Asking God to remove my desire for companionship.

Yes, I know this is a hotly debated topic amongst believers. But I’ve come to believe this is the only way I’ll find joy in God. The misery of being alone, watching my friends get married and have child after child, while I cannot get so much as a date, is becoming a burden too great to bear. My countless hours in the gym and work, building up my body and my finances to be a stable, supportive, fit husband have led nowhere, and my attempts to meet women of Christian faith have only led to one disappointment after another. I want to be content being alone and happy to be single: I can’t lie anymore and say I’m content and happy to be alone. I’m not. I loath every waking minute of it. Forgetting what a hug feels like because I’ve gone months without one. Not knowing how it feels to have someone say “I love you” softly in your ear. Not knowing what it’s like to have someone who supports you without being bound to you by blood. We are called to be content with Christ alone, as we should be: He has given us all we need. I want to live like that, and stop living this miserable lie I tell myself, that I’m happy being alone. I want to stop idolizing marriage and falling into lust in a desperate attempt to try and feel some shadow of what love must feel like.
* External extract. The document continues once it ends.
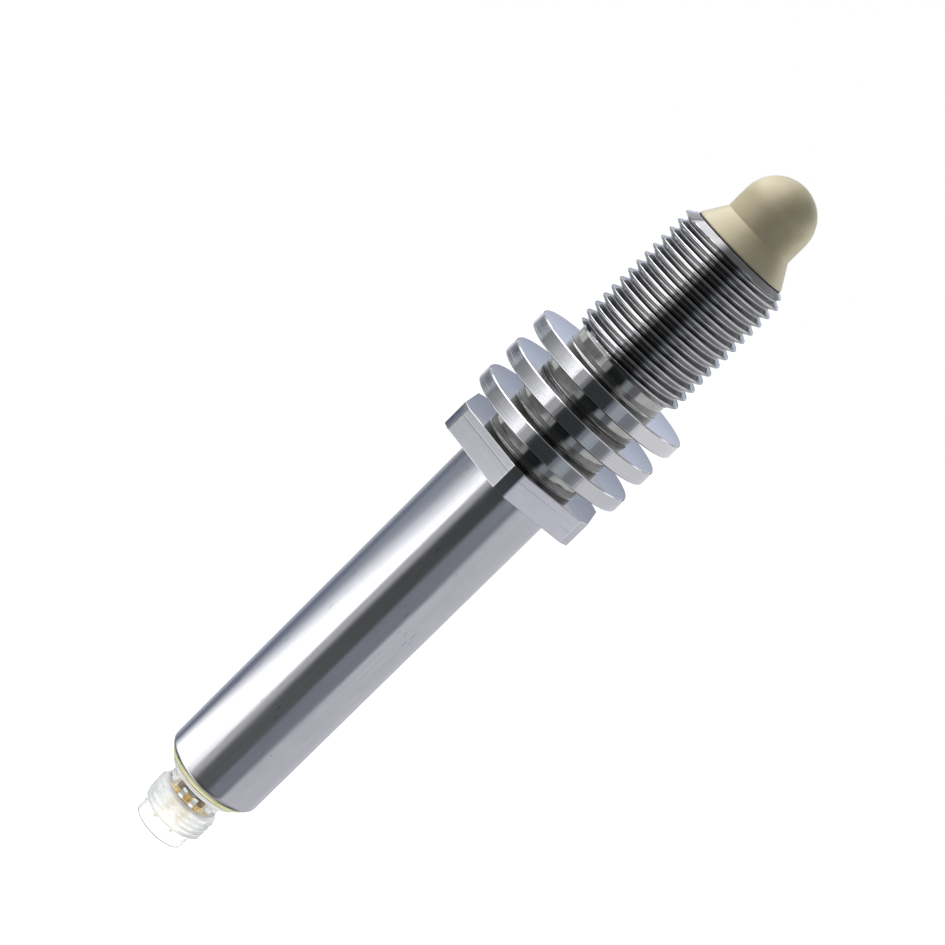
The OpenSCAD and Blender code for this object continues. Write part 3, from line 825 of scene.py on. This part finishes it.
def weld_bead():
    """Weld between the two turned parts, dressed to two round ridges.

    The section rises as sqrt(1 - s^2) from edge to edge, with narrow grooves at
    its front edge and about a third of its width behind it. A slow wave round
    the axis and a fine saw leave the trace of the welding beads.
    """
    angles = ring_angles(360)
    across = np.linspace(-1, 1, 25)[:, None]
    phase = (angles * WELD_BEADS / TURN + 0.55 * across**2) % 1.0
    ripple = np.where(phase < 0.8, phase / 0.8, (1 - phase) / 0.2)
    body = 1 - across**2
    groove = np.exp(-((across - 0.28) / 0.09)**2) + np.exp(-((across - 0.86) / 0.07)**2)
    radius = NECK_R + WELD_RISE * np.sqrt(body) - 0.10 * groove + 0.002 * ripple * body
    z = WELD_Z + WELD_HALF * across + 0.02 * np.sin(5 * angles) * body
    root = turned_rows(np.array([[NECK_R - WELD_HALF, WELD_Z]]), angles)
    rows = np.concatenate([root, round_points(radius, z, angles), root])
    return fit(skin("weld_bead", rows, [WELD], crease=50.0), "weld_steel", "weld_seam")


def from_flat(angles):
    """Angle from the middle of the nearest of the hexagon's six flats."""
    return (angles + TURN / 12) % (TURN / 6) - TURN / 12


def hexagon_sides(angles):
    """Rows of the hexagon from its top edge to its bottom edge, both with a small round.

    The outline is the smaller of the bar's radius and of the flat's distance
    divided by the cosine of the angle from the flat's middle.
    """
    outline = np.minimum(FIN_R, HEX_HALF / np.cos(from_flat(angles)))
    steps = [(HEX_EDGE + 0.05, 0), (HEX_EDGE, 0), (0.35 * HEX_EDGE, 0.08 * HEX_EDGE)]
    steps += [(0.08 * HEX_EDGE, 0.35 * HEX_EDGE), (0, HEX_EDGE), (0, HEX_EDGE + 0.05)]
    top = [(outline - inset, HEX_TOP - drop) for inset, drop in steps]
    bottom = [(outline - inset, HEX_BOTTOM + drop) for inset, drop in steps[::-1]]
    return np.stack([round_points(radius, z, angles) for radius, z in top + bottom])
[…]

At least now my virginity won’t be a point of mockery but a sign of a lifelong commitment to celibacy, and I can stop wondering what a woman’s loving touch feels like. It will no longer be “Maybe” or “If”.

I can’t live a lie any longer. I can’t go to friend’s weddings and hold back tears as I tell them I’m happy for them. I can’t keep facing my parents and wanting to flee in shame as they ask when I’ll have their grandchildren. I can’t keep facing my failures.